Phillip T. Neal

Men's Basketball  (1970-1972)

 

Top-three nationally in scoring at 32.6 points per game in 1970-71

2nd Team NJCAA All-American as a freshman

Selected All-Region First Team and to the Junior College All-Star team

Skyway Conference Player of the Year 1971

NBA invite by Seattle Supersonics, played three years with Harlem Diplomats

 

The first years for most athletic programs are often the toughest. To build successful teams, you need to attract quality student-athletes, which is more difficult when wins are few and far between. For Waubonsee’s fledgling men’s basketball program in 1970, everything changed when the 6’4” tall, high flying Phill Neal stepped on to campus. An All-Upstate Eight Conference forward from Aurora East High School, Neal led the Chiefs to the college’s first ever Skyway Conference Championship and garnered national attention in the process, laying the foundation for Waubonsee’s decades-long winning basketball tradition.

Neal was drafted into the United States Army in 1967 and was stationed in Korea. He returned to Aurora in 1969 and completed his GED before enrolling at Waubonsee. His freshman season in 1970-71 is still one for the Chiefs’ record books. Neal finished the season third in the nation in scoring, averaging 33.0 points per game. In Skyway play he averaged 35.7 points per contest and was the unanimous choice as the conference’s Player of the Year. One of the highlights of Neal’s record-setting season was when he had a memorable 48-point, 25 rebound performance in a win at Lake County. A week later he eclipsed that mark when he set Waubonsee’s single-game scoring record which stood for 15 years. Despite being double and sometimes triple teamed defensively, Neal tallied 50 points and grabbed 21 rebounds in a win over McHenry County. In 10 consecutive games he scored 30 or more points, and averaged in double figures for rebounds on the season. Along the way he was chosen to the Rend Lake All-Tournament team and participated in the Junior College All-Star game at Illinois State University. Not surprisingly he was selected to the All-Region First Team, which was comprised of the entire state of Illinois back then. His historic season was then capped off when he was named an NJCAA Second Team All-American.    

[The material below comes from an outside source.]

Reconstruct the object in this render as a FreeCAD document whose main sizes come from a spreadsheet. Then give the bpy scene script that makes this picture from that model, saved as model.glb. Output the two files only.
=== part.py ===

Legendary Chiefs’ coach Ray Lumpp simply stated “As Neal went, so did our team. And that was usually a good thing.” Unfortunately an injury derailed his sophomore season and Neal played sparingly in only half of Waubonsee’s games. He was later invited to a professional tryout with the NBA’s Seattle Supersonics in 1973, and went on to play three years of entertainment basketball with the globetrotting Harlem Diplomats based out of Toronto, Canada.

Neal went on to work for Western Electric, the predecessor to AT&T. He retired in 2014 after 38 years on the job, the final 15 of which were for the General Dynamics Corporation. Neal and his wife Hazel currently live in Greensboro, North Carolina and have three children, daughter Nicole and sons Rodney and David. They are also the proud grandparents of six, granddaughters Whitney and Jasmine, and grandsons Donovan, Dakari, Brandon and David Jr.